## DATA
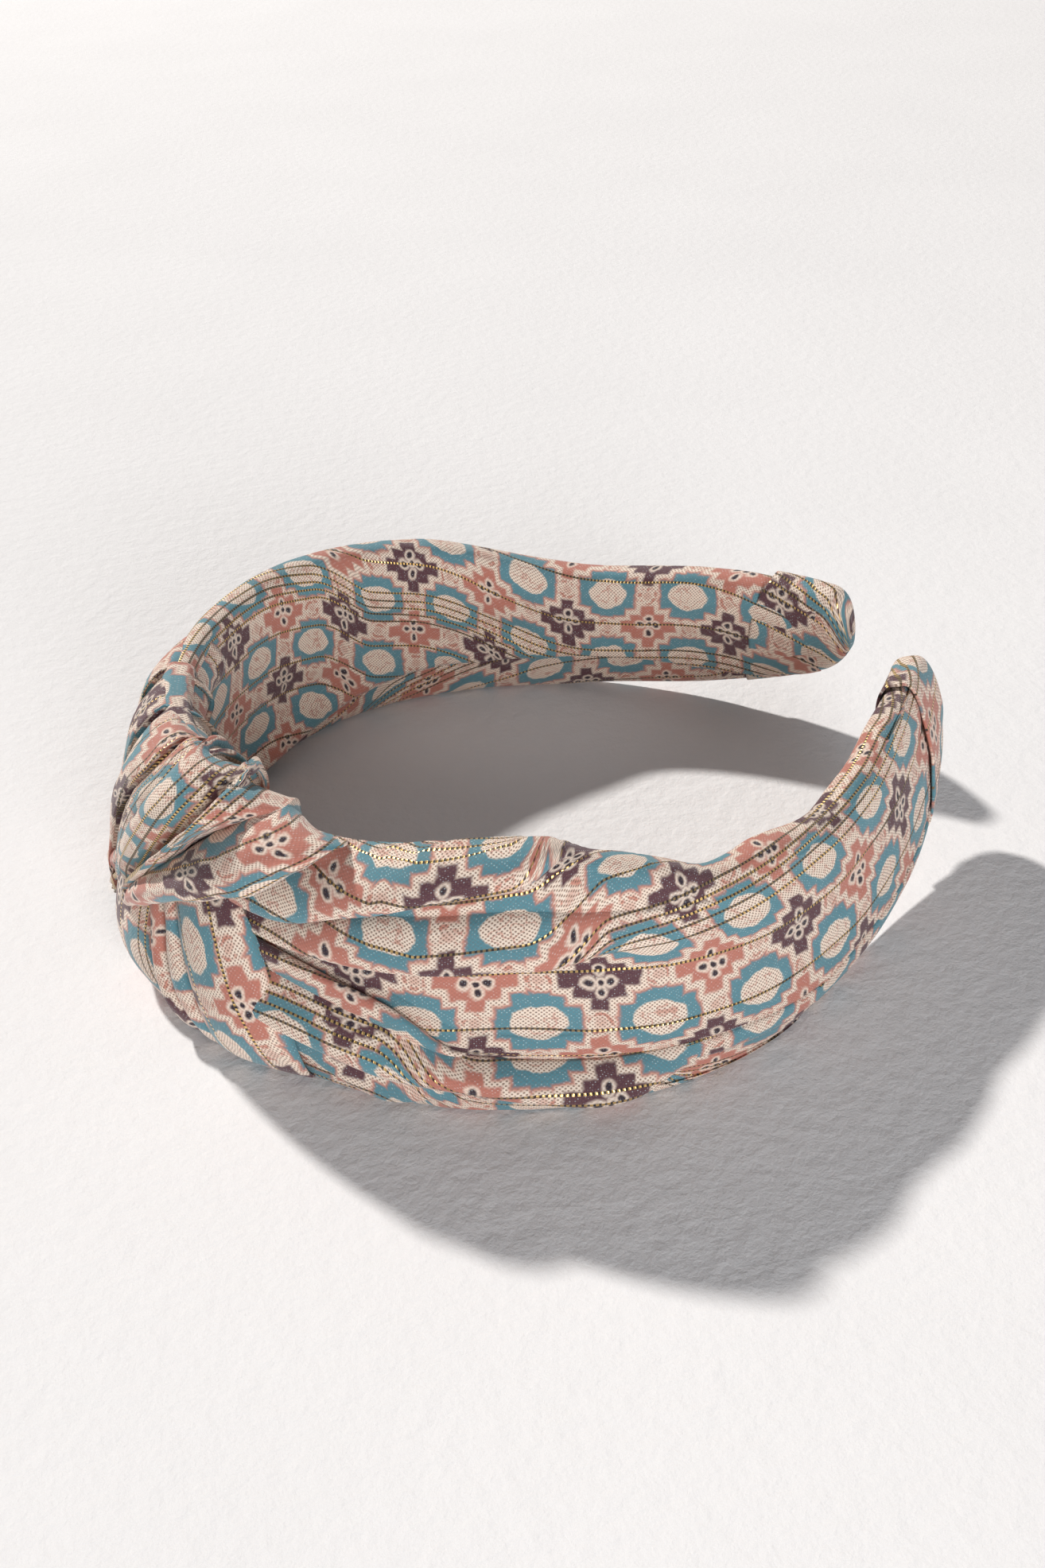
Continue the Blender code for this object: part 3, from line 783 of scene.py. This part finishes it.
def foam_pad(name, start, stop, mat):
    """Plump oval pad inside the cloth, from start to stop along the band."""
    lines, uvs = [], []
    angles = np.linspace(0, 2 * math.pi, 40)
    for t in np.linspace(0, 1, 60):
        s = start + (stop - start) * t
        ring = outline(s)
        plump = math.sqrt(max(1 - abs(2 * t - 1)**PAD_END, 0.0)) * PAD_SHARE
        out = np.interp(angles, RING_ANGLES, ring[1]) * plump
        up = np.interp(angles, RING_ANGLES, ring[2]) * plump
        lines.append(on_band(np.full_like(out, s), out, up))
        uvs.append(np.stack([np.full_like(out, s), angles * 0.01], -1))
    pad = grid_mesh(name, np.array(lines), np.array(uvs), mat)
    work = bmesh.new()
    work.from_mesh(pad.data)
    bmesh.ops.remove_doubles(work, verts=work.verts, dist=WELD)
    bmesh.ops.recalc_face_normals(work, faces=work.faces)
    work.to_mesh(pad.data)
    work.free()
    return pad


STITCH_PITCH = 3.4 * MM
STITCH_HALF_LENGTH = 0.9 * MM
STITCH_RISE = 0.5 * MM
STITCH_INSET = 0.6 * MM
STITCH_SINK = 0.62 * MM
THREAD_RADIUS = 0.13 * MM
THREAD_SIDES = 8
THREAD_RINGS = 7


def stitches(name, start, stop, mat):
    """Row of slip stitches along the lap on the inner face."""
    spots = np.arange(start, stop, STITCH_PITCH)
    verts, faces = [], []
    turns = np.linspace(0, 2 * math.pi, THREAD_SIDES + 1)[:-1]
    for spot in spots:
        base = len(verts)
        for t in np.linspace(-1, 1, THREAD_RINGS):
            s = spot + t * STITCH_HALF_LENGTH
            ring = outline(s)
            half_ring = float(np.interp(0.5 * math.pi, RING_ANGLES, ring[0]))
            share = abs(s) / HALF_LENGTH
            lap_place = half_ring * (1 + float(smooth(UPPER_FLAP, share)[0, 0]))
            place = lap_place - STITCH_INSET + t * STITCH_RISE
            out = float(np.interp(place, ring[0], ring[1]))
            up = float(np.interp(place, ring[0], ring[2]))
            sink = LAP_STEP + STITCH_SINK - STITCH_RISE * t * t
            middle, outward, upward = band_axes(np.array(s))
            centre = middle + outward * (out - sink) + upward * up
            for turn in turns:
                spoke = outward * math.cos(turn) + upward * math.sin(turn)
                verts.append(centre + spoke * THREAD_RADIUS)
        for k in range(THREAD_RINGS - 1):
            for j in range(THREAD_SIDES):
                a = base + k * THREAD_SIDES + j
                b = base + k * THREAD_SIDES + (j + 1) % THREAD_SIDES
                faces.append((a, b, b + THREAD_SIDES, a + THREAD_SIDES))
        last = base + (THREAD_RINGS - 1) * THREAD_SIDES
        faces.append(tuple(base + j for j in range(THREAD_SIDES))[::-1])
        faces.append(tuple(last + j for j in range(THREAD_SIDES)))
    mesh = bpy.data.meshes.new(name)
    mesh.from_pydata([tuple(v) for v in verts], [], faces)
    mesh.materials.append(mat)
    mesh.shade_smooth()
    obj = bpy.data.objects.new(name, mesh)
    bpy.context.scene.collection.objects.link(obj)
    return obj


def plain_material(name, colour, other, size, rough, bump_size, bump_strength):
    """Two close colours in soft patches, with a fine grain."""
    mat = bpy.data.materials.new(name)
    mat.use_nodes = True
    tree = mat.node_tree
    shader = tree.nodes["Principled BSDF"]
    place = tree.nodes.new("ShaderNodeTexCoord")
    noise = tree.nodes.new("ShaderNodeTexNoise")
    noise.inputs["Scale"].default_value = size
    noise.inputs["Detail"].default_value = 4.0
    tree.links.new(place.outputs["Object"], noise.inputs["Vector"])
    mix = tree.nodes.new("ShaderNodeMix")
    mix.data_type = "RGBA"
    mix.inputs[6].default_value = colour
    mix.inputs[7].default_value = other
    tree.links.new(noise.outputs[0], mix.inputs[0])
    tree.links.new(mix.outputs[2], shader.inputs["Base Color"])
    shader.inputs["Roughness"].default_value = rough
    fine = tree.nodes.new("ShaderNodeTexNoise")
    fine.inputs["Scale"].default_value = bump_size
    fine.inputs["Detail"].default_value = 6.0
    fine.inputs["Roughness"].default_value = 0.65
    tree.links.new(place.outputs["Object"], fine.inputs["Vector"])
    bump = tree.nodes.new("ShaderNodeBump")
    bump.inputs["Distance"].default_value = MM
    bump.inputs["Strength"].default_value = bump_strength
    tree.links.new(fine.outputs[0], bump.inputs["Height"])
    tree.links.new(bump.outputs[0], shader.inputs["Normal"])
    return mat


# --- build ---------------------------------------------------------------------------------------
TIP_START = 176 * MM
TIP_END = 199 * MM
TIP_SLANT = 6 * MM
WRAP_HALF = 22 * MM
WRAP_OFFSET = 0.9 * MM
CROWN_END = 54 * MM
ARM_START = 58 * MM
PAD_STOP = 186 * MM
FAR_PRESS = 0.78

cloth = printed_cloth("printed_cloth_near", 0.0)
right_sleeve = sleeve("right_sleeve_cloth", -1, RIGHT_PLEATS, cloth, (89.2, 0), 11, 3)
left_sleeve = sleeve("left_sleeve_cloth", 1, LEFT_PLEATS, cloth, (84.0, 24), 12, 3)
crown_wrap = wrap("crown_wrap_cloth", 1, -WRAP_HALF, WRAP_HALF, WRAP_OFFSET, cloth, (4, 30), 13)
fan = strip("right_loop_fan", FAN_RAILS, FAN_PANELS, cloth, (8, 0), 14)
under = strip("right_loop_under_pleats", UNDER_RAILS, UNDER_PANELS, cloth, (6.8, 0), 15)
far_fan = strip("left_loop_fan", turned(FAN_RAILS[1:], FAR_PRESS), FAN_PANELS[1:], cloth, (8, 0), 16)
far_folds = strip("left_loop_under_pleats", LEFT_FOLD_RAILS, LEFT_FOLD_PANELS, cloth, (4, 0), 17)
caps = {}
for side, body in BODIES.items():
    caps[side] = wrap(f"{body}_tip_cloth", side, TIP_START, TIP_END, WRAP_OFFSET, cloth, (92, 3),
                      18 + side, slant=TIP_SLANT, closed=True)

foam = plain_material("pad_foam_fine", srgb(236, 232, 224), srgb(222, 216, 204), 90, 0.9, 900, 0.5)
pads = {
    "padding_crown": foam_pad("crown_pad", -CROWN_END, CROWN_END, foam),
    "padding_left_arm": foam_pad("left_arm_pad", ARM_START, PAD_STOP, foam),
    "padding_right_arm": foam_pad("right_arm_pad", -PAD_STOP, -ARM_START, foam),
}
thread = plain_material("sewing_thread_fine", srgb(206, 176, 160), srgb(176, 150, 140),
                        800, 0.6, 5000, 0.5)
rows = {
    "crown_lap_thread": stitches("crown_lap_stitches", -CROWN_END, CROWN_END, thread),
    "left_lap_thread": stitches("left_arm_lap_stitches", ARM_START, TIP_START, thread),
    "right_lap_thread": stitches("right_arm_lap_stitches", -TIP_START, -ARM_START, thread),
}
plastic = plain_material("hoop_plastic_fine", srgb(228, 226, 220), srgb(214, 210, 202),
                         60, 0.42, 500, 0.12)
for node in ("hoop_crown", "hoop_left_arm", "hoop_right_arm"):
    for material_slot in bpy.data.objects[node].material_slots:
        material_slot.material = plastic

# --- which body each piece rides on --------------------------------------------------------------
for side, piece in ((1, left_sleeve), (-1, right_sleeve)):
    start = on_band(np.array(side * (FLEX_S - BLEND_REACH)), np.array(0.0), np.array(0.0))
    stop = on_band(np.array(side * (FLEX_S + BLEND_REACH)), np.array(0.0), np.array(0.0))
    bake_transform(piece)
    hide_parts(BODIES[side].replace("_arm", "_sleeve"))
    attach(caps[side], BODIES[side])
    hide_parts(BODIES[side].replace("_arm", "_tip_cap"))
for piece, node in ((crown_wrap, "crown_sleeve"), (fan, "knot_right_loop"), (under, "knot_right_loop"),
                    (far_fan, "knot_left_loop"), (far_folds, "knot_left_loop")):
    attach(piece, "crown")
    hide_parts(node)
for node, piece in (*pads.items(), *rows.items()):
    body = "crown" if "crown" in node else ("left_arm" if "left" in node else "right_arm")
    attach(piece, body)
    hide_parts(node)


# --- floor, light and camera ---------------------------------------------------------------------
AIM = np.array([10.2, -1.8, 20.58]) * MM
DISTANCE = 319.5 * MM
ELEVATION = math.radians(34.06)
AROUND = math.radians(23.05)
PAN = math.radians(-1.91)
TILT = math.radians(-0.74)
SENSOR_HEIGHT = 36
LENS = 38.03
FLOOR_HALF = 3.0
KEY_PLACE = (-1.9, 5.0, 4.55)
FILL_PLACE = (-0.05, -1.5, 0.42)
LIT_POINT = (0, 0, 0.02)


def floor_material():
    mat = plain_material("pale_plaster", srgb(243, 241, 241), srgb(236, 234, 234), 14, 0.95, 260, 0.5)
    mat.node_tree.nodes["Principled BSDF"].inputs["Specular IOR Level"].default_value = 0.05
    return mat


def make_floor():
    mesh = bpy.data.meshes.new("floor")
    signs = ((-1, -1), (1, -1), (1, 1), (-1, 1))
    mesh.from_pydata([(x * FLOOR_HALF, y * FLOOR_HALF, 0) for x, y in signs], [], [(0, 1, 2, 3)])
    mesh.materials.append(floor_material())
    obj = bpy.data.objects.new("floor", mesh)
    bpy.context.scene.collection.objects.link(obj)
    return obj


def area_light(name, place, aim, size, power, colour):
    data = bpy.data.lights.new(name, "AREA")
    data.shape = "DISK"
    data.size = size
    data.energy = power
    data.color = colour
    obj = bpy.data.objects.new(name, data)
    obj.location = place
    obj.rotation_euler = (Vector(aim) - Vector(place)).to_track_quat("-Z", "Y").to_euler()
    bpy.context.scene.collection.objects.link(obj)


def make_camera():
    cos, sin = math.cos(AROUND), math.sin(AROUND)
    turn = np.array([[cos, sin, 0], [-sin, cos, 0], [0, 0, 1]])
    place = turn @ np.array([0, -DISTANCE * math.cos(ELEVATION), DISTANCE * math.sin(ELEVATION)]) + AIM
    forward = turn @ np.array([0, math.cos(ELEVATION), -math.sin(ELEVATION)])
    right = turn @ np.array([1.0, 0, 0])
    upward = np.cross(right, forward)
    panned = forward * math.cos(PAN) + right * math.sin(PAN)
    right = right * math.cos(PAN) - forward * math.sin(PAN)
    forward = panned * math.cos(TILT) + upward * math.sin(TILT)
    upward = np.cross(right, forward)
    data = bpy.data.cameras.new("camera")
    data.sensor_fit = "VERTICAL"
    data.sensor_height = SENSOR_HEIGHT
    data.lens = LENS
    data.clip_start = 0.01
    data.clip_end = 20
    obj = bpy.data.objects.new("camera", data)
    frame_axes = np.stack([right, upward, -forward], 1)
    matrix = Matrix(frame_axes.tolist()).to_4x4()
    matrix.translation = Vector(place.tolist())
    obj.matrix_world = matrix
    bpy.context.scene.collection.objects.link(obj)
    bpy.context.scene.camera = obj


floor = make_floor()
area_light("key_light", KEY_PLACE, LIT_POINT, 0.42, 535, (1.0, 0.975, 0.94))
area_light("fill_light", FILL_PLACE, LIT_POINT, 0.7, 16, (0.97, 0.98, 1.0))
make_camera()
world = bpy.data.worlds.new("studio")
world.use_nodes = True
world.node_tree.nodes["Background"].inputs["Color"].default_value = (0.96, 0.97, 1.0, 1.0)
world.node_tree.nodes["Background"].inputs["Strength"].default_value = 0.185
bpy.context.scene.world = world
bpy.context.scene.view_settings.view_transform = "Standard"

## TASK DETAILS
Set down, exactly as written, each line of the data from its opening line through the one containing "THREAD_RINGS = 7". Output nothing more.

## FINAL RESULT
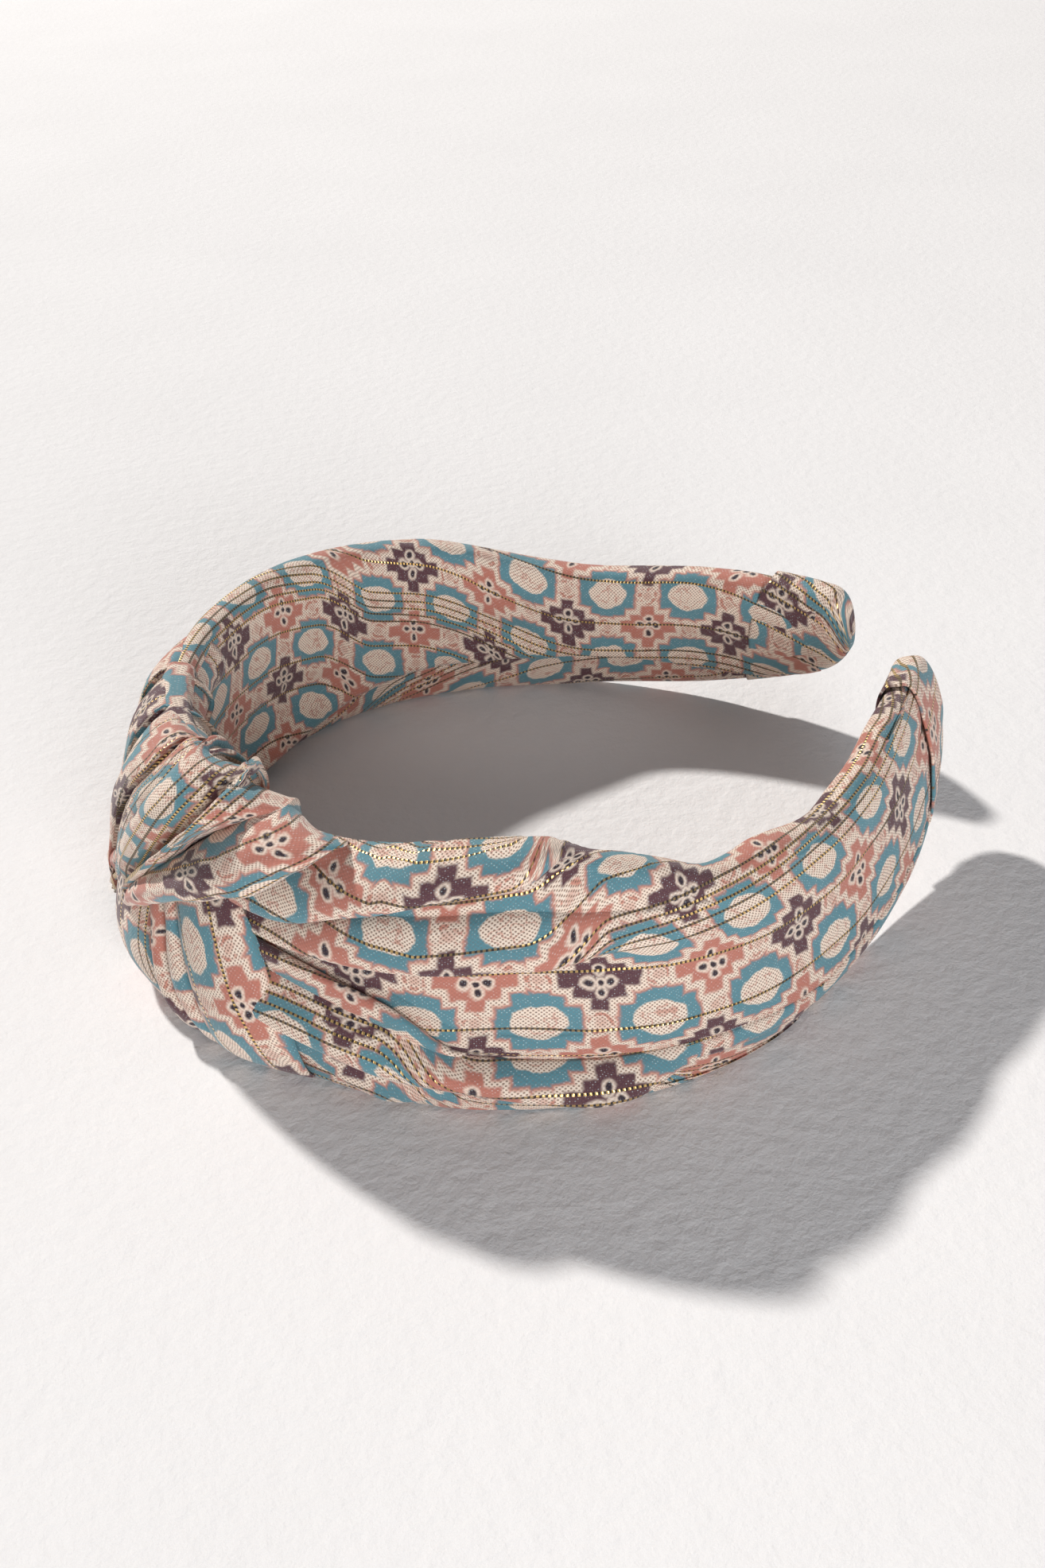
Continue the Blender code for this object: part 3, from line 783 of scene.py. This part finishes it.
def foam_pad(name, start, stop, mat):
    """Plump oval pad inside the cloth, from start to stop along the band."""
    lines, uvs = [], []
    angles = np.linspace(0, 2 * math.pi, 40)
    for t in np.linspace(0, 1, 60):
        s = start + (stop - start) * t
        ring = outline(s)
        plump = math.sqrt(max(1 - abs(2 * t - 1)**PAD_END, 0.0)) * PAD_SHARE
        out = np.interp(angles, RING_ANGLES, ring[1]) * plump
        up = np.interp(angles, RING_ANGLES, ring[2]) * plump
        lines.append(on_band(np.full_like(out, s), out, up))
        uvs.append(np.stack([np.full_like(out, s), angles * 0.01], -1))
    pad = grid_mesh(name, np.array(lines), np.array(uvs), mat)
    work = bmesh.new()
    work.from_mesh(pad.data)
    bmesh.ops.remove_doubles(work, verts=work.verts, dist=WELD)
    bmesh.ops.recalc_face_normals(work, faces=work.faces)
    work.to_mesh(pad.data)
    work.free()
    return pad


STITCH_PITCH = 3.4 * MM
STITCH_HALF_LENGTH = 0.9 * MM
STITCH_RISE = 0.5 * MM
STITCH_INSET = 0.6 * MM
STITCH_SINK = 0.62 * MM
THREAD_RADIUS = 0.13 * MM
THREAD_SIDES = 8
THREAD_RINGS = 7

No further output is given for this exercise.